--- BEGIN DATA EXTRACT ---
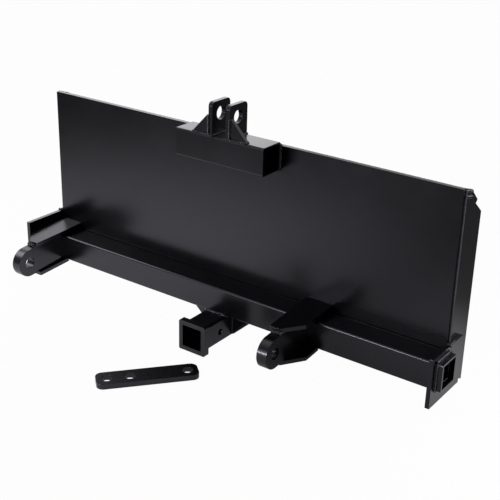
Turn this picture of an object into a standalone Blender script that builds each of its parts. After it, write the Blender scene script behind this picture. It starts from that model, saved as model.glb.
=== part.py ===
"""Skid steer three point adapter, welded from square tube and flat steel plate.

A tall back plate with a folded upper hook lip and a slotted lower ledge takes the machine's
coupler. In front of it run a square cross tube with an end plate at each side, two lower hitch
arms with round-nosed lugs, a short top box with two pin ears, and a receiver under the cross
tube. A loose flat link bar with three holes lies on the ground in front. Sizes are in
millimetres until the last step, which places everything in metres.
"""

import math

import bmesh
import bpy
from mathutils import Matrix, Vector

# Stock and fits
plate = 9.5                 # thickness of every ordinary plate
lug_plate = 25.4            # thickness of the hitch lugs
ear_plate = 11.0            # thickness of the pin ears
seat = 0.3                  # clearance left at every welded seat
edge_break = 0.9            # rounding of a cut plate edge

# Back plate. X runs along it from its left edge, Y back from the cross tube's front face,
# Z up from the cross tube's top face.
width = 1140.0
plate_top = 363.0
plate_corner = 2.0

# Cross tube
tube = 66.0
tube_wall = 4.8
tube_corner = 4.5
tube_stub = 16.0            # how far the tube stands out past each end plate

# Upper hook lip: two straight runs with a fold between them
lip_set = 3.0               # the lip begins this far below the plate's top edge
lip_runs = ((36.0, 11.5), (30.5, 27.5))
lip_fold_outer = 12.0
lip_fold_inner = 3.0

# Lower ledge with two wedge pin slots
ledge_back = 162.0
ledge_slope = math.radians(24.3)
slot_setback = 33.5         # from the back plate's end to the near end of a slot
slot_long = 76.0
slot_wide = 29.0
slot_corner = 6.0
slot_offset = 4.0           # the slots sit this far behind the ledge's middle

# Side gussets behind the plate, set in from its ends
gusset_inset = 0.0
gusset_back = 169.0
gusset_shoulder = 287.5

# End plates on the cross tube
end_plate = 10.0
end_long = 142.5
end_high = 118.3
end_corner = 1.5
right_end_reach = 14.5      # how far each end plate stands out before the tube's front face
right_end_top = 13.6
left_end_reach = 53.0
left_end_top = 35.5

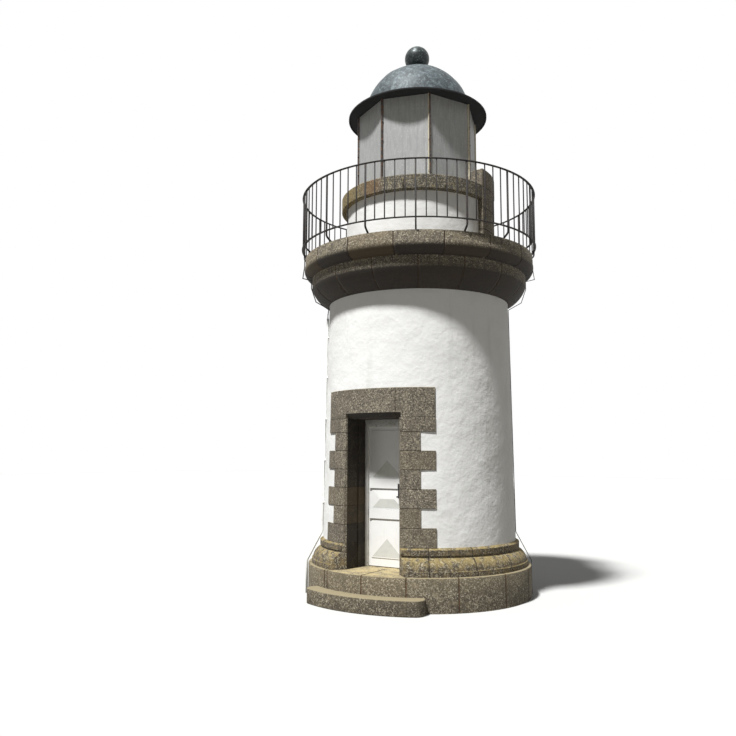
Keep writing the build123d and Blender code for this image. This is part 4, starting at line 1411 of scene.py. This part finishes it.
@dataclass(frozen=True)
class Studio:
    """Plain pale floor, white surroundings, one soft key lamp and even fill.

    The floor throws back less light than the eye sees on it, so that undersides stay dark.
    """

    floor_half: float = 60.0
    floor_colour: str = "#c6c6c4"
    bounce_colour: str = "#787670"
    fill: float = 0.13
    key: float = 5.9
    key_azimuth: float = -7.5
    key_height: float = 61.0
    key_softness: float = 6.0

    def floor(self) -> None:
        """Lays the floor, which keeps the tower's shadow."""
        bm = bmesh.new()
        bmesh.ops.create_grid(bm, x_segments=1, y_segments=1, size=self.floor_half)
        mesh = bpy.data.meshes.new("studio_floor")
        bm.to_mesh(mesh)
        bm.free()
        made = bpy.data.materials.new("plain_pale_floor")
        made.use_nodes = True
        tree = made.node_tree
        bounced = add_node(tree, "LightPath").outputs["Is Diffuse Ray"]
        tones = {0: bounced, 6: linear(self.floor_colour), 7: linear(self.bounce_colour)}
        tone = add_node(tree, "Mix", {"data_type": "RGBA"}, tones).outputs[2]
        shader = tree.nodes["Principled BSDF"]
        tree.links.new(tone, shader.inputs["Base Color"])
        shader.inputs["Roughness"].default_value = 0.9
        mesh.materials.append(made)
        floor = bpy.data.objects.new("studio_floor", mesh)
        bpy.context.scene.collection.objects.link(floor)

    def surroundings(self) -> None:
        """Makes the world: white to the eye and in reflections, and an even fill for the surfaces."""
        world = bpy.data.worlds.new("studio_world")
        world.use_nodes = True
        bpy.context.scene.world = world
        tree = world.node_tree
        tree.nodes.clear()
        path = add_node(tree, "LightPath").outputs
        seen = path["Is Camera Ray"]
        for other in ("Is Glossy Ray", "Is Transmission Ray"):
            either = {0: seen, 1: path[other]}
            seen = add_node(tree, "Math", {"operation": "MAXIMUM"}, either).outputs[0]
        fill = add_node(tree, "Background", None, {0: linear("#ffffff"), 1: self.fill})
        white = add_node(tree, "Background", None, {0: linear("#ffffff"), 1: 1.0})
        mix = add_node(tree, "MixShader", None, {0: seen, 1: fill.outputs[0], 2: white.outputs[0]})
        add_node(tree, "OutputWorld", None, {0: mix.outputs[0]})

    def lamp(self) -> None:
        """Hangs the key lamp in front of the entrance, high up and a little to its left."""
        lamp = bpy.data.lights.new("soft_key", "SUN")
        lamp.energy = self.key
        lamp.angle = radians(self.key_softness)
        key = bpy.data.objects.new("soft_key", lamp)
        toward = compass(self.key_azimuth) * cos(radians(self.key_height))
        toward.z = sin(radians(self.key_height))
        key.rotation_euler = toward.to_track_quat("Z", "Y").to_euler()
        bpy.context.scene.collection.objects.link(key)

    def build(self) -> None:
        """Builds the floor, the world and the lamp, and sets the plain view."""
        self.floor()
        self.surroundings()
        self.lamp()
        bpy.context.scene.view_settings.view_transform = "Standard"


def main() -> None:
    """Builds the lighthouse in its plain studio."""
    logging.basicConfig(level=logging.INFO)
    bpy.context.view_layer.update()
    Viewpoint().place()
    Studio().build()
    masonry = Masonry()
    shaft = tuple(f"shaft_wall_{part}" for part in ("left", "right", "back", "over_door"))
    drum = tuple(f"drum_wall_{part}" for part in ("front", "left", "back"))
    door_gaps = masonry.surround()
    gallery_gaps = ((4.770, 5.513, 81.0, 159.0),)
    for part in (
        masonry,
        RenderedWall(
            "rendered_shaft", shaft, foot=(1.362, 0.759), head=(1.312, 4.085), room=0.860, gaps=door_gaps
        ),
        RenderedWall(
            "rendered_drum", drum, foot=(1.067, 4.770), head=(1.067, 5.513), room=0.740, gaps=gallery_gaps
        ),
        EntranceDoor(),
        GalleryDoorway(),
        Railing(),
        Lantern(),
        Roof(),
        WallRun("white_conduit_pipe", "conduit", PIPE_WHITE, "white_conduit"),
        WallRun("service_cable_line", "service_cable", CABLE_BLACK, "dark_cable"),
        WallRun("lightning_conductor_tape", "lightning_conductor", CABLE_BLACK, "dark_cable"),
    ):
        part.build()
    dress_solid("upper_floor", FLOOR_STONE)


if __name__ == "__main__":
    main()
--- END DATA EXTRACT ---
THE EXERCISE
Set down, without any change, only the lines from the line that holds "Keep writing the" through the line that holds "bpy.context.scene.collection.objects.link(floor)", both lines included.

CORRECT OUTPUT
Keep writing the build123d and Blender code for this image. This is part 4, starting at line 1411 of scene.py. This part finishes it.
@dataclass(frozen=True)
class Studio:
    """Plain pale floor, white surroundings, one soft key lamp and even fill.

    The floor throws back less light than the eye sees on it, so that undersides stay dark.
    """

    floor_half: float = 60.0
    floor_colour: str = "#c6c6c4"
    bounce_colour: str = "#787670"
    fill: float = 0.13
    key: float = 5.9
    key_azimuth: float = -7.5
    key_height: float = 61.0
    key_softness: float = 6.0

    def floor(self) -> None:
        """Lays the floor, which keeps the tower's shadow."""
        bm = bmesh.new()
        bmesh.ops.create_grid(bm, x_segments=1, y_segments=1, size=self.floor_half)
        mesh = bpy.data.meshes.new("studio_floor")
        bm.to_mesh(mesh)
        bm.free()
        made = bpy.data.materials.new("plain_pale_floor")
        made.use_nodes = True
        tree = made.node_tree
        bounced = add_node(tree, "LightPath").outputs["Is Diffuse Ray"]
        tones = {0: bounced, 6: linear(self.floor_colour), 7: linear(self.bounce_colour)}
        tone = add_node(tree, "Mix", {"data_type": "RGBA"}, tones).outputs[2]
        shader = tree.nodes["Principled BSDF"]
        tree.links.new(tone, shader.inputs["Base Color"])
        shader.inputs["Roughness"].default_value = 0.9
        mesh.materials.append(made)
        floor = bpy.data.objects.new("studio_floor", mesh)
        bpy.context.scene.collection.objects.link(floor)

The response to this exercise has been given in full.